Your task is to extract every line from the material below exactly.

(Stored items)
** start **

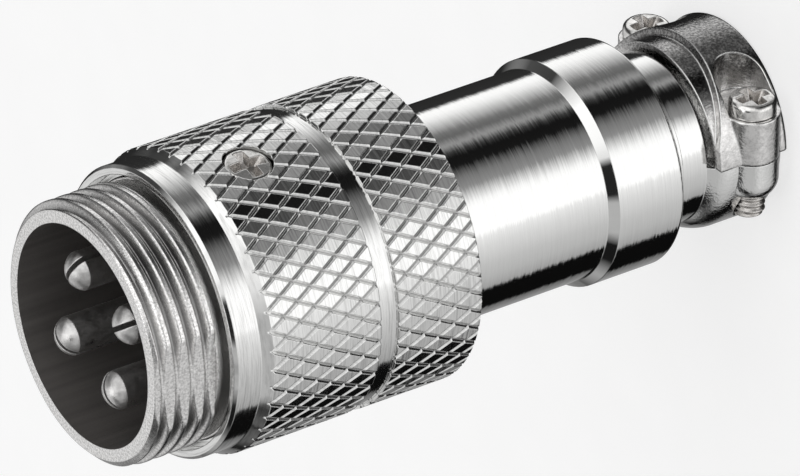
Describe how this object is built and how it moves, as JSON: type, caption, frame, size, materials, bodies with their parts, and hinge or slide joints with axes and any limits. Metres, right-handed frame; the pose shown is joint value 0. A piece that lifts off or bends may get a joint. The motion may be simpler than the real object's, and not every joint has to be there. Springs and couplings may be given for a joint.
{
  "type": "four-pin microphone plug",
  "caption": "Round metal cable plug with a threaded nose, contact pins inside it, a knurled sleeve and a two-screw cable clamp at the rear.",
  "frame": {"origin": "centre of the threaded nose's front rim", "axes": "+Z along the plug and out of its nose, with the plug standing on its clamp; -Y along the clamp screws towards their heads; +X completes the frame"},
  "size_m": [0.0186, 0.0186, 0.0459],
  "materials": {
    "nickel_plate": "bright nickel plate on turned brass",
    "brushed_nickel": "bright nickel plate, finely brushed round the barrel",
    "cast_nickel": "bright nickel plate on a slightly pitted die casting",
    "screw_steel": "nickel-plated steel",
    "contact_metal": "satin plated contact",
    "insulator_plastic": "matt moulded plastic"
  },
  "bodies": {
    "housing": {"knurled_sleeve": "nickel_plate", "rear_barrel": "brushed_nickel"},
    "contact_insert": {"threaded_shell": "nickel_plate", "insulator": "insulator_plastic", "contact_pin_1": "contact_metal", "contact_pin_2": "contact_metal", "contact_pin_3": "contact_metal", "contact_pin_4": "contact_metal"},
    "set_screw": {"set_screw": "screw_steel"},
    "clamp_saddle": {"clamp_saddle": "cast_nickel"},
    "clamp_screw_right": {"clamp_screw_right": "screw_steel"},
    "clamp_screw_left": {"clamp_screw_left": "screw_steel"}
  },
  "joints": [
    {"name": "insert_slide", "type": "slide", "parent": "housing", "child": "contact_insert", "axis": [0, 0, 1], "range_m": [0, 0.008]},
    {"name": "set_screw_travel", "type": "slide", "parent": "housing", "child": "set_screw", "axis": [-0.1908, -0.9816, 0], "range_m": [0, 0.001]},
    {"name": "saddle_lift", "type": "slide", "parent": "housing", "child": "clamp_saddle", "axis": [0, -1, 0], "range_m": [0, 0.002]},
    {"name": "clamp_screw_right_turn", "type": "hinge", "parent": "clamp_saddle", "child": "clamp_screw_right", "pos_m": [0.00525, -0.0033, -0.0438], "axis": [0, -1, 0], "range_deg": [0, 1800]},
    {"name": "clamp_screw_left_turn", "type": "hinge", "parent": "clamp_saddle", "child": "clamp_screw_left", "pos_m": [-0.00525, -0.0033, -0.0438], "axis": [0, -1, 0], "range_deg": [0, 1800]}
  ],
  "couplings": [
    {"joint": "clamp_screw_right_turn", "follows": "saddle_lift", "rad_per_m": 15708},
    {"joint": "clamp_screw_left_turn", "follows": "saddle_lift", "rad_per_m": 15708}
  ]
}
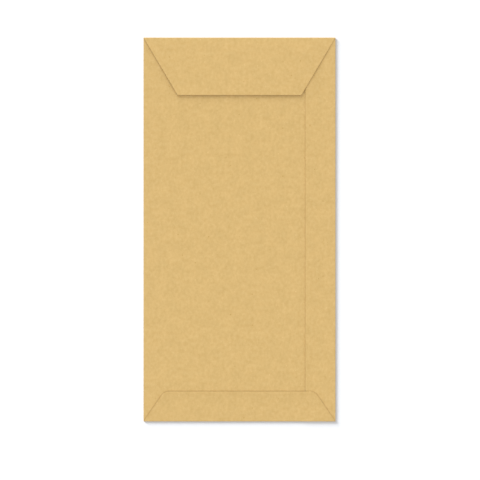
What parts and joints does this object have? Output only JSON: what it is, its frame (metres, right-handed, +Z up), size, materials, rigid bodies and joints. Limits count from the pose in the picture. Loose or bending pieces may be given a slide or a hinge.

** end **

▶ **ANSWER**
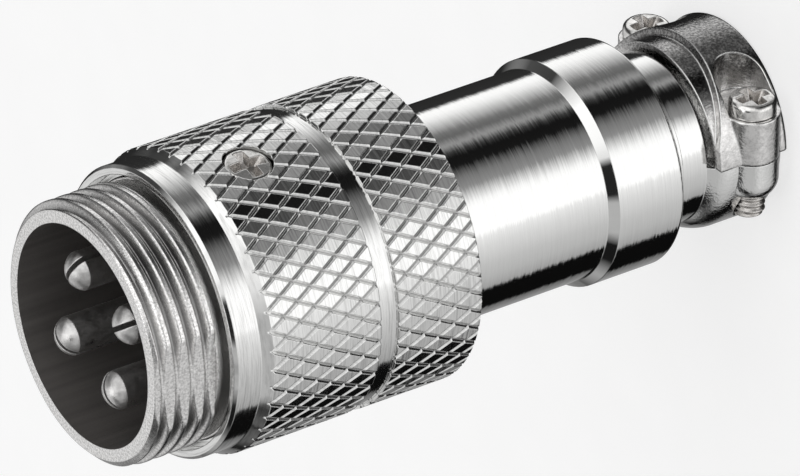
Describe how this object is built and how it moves, as JSON: type, caption, frame, size, materials, bodies with their parts, and hinge or slide joints with axes and any limits. Metres, right-handed frame; the pose shown is joint value 0. A piece that lifts off or bends may get a joint. The motion may be simpler than the real object's, and not every joint has to be there. Springs and couplings may be given for a joint.
{
  "type": "four-pin microphone plug",
  "caption": "Round metal cable plug with a threaded nose, contact pins inside it, a knurled sleeve and a two-screw cable clamp at the rear.",
  "frame": {"origin": "centre of the threaded nose's front rim", "axes": "+Z along the plug and out of its nose, with the plug standing on its clamp; -Y along the clamp screws towards their heads; +X completes the frame"},
  "size_m": [0.0186, 0.0186, 0.0459],
  "materials": {
    "nickel_plate": "bright nickel plate on turned brass",
    "brushed_nickel": "bright nickel plate, finely brushed round the barrel",
    "cast_nickel": "bright nickel plate on a slightly pitted die casting",
    "screw_steel": "nickel-plated steel",
    "contact_metal": "satin plated contact",
    "insulator_plastic": "matt moulded plastic"
  },
  "bodies": {
    "housing": {"knurled_sleeve": "nickel_plate", "rear_barrel": "brushed_nickel"},
    "contact_insert": {"threaded_shell": "nickel_plate", "insulator": "insulator_plastic", "contact_pin_1": "contact_metal", "contact_pin_2": "contact_metal", "contact_pin_3": "contact_metal", "contact_pin_4": "contact_metal"},
    "set_screw": {"set_screw": "screw_steel"},
    "clamp_saddle": {"clamp_saddle": "cast_nickel"},
    "clamp_screw_right": {"clamp_screw_right": "screw_steel"},
    "clamp_screw_left": {"clamp_screw_left": "screw_steel"}
  },
  "joints": [
    {"name": "insert_slide", "type": "slide", "parent": "housing", "child": "contact_insert", "axis": [0, 0, 1], "range_m": [0, 0.008]},
    {"name": "set_screw_travel", "type": "slide", "parent": "housing", "child": "set_screw", "axis": [-0.1908, -0.9816, 0], "range_m": [0, 0.001]},
    {"name": "saddle_lift", "type": "slide", "parent": "housing", "child": "clamp_saddle", "axis": [0, -1, 0], "range_m": [0, 0.002]},
    {"name": "clamp_screw_right_turn", "type": "hinge", "parent": "clamp_saddle", "child": "clamp_screw_right", "pos_m": [0.00525, -0.0033, -0.0438], "axis": [0, -1, 0], "range_deg": [0, 1800]},
    {"name": "clamp_screw_left_turn", "type": "hinge", "parent": "clamp_saddle", "child": "clamp_screw_left", "pos_m": [-0.00525, -0.0033, -0.0438], "axis": [0, -1, 0], "range_deg": [0, 1800]}
  ],
  "couplings": [
    {"joint": "clamp_screw_right_turn", "follows": "saddle_lift", "rad_per_m": 15708},
    {"joint": "clamp_screw_left_turn", "follows": "saddle_lift", "rad_per_m": 15708}
  ]
}
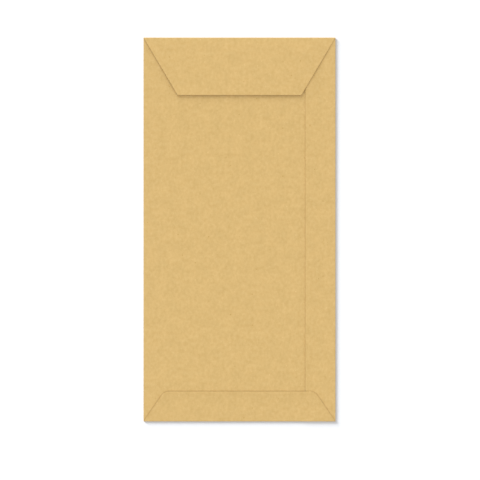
What parts and joints does this object have? Output only JSON: what it is, its frame (metres, right-handed, +Z up), size, materials, rigid bodies and joints. Limits count from the pose in the picture. Loose or bending pieces may be given a slide or a hinge.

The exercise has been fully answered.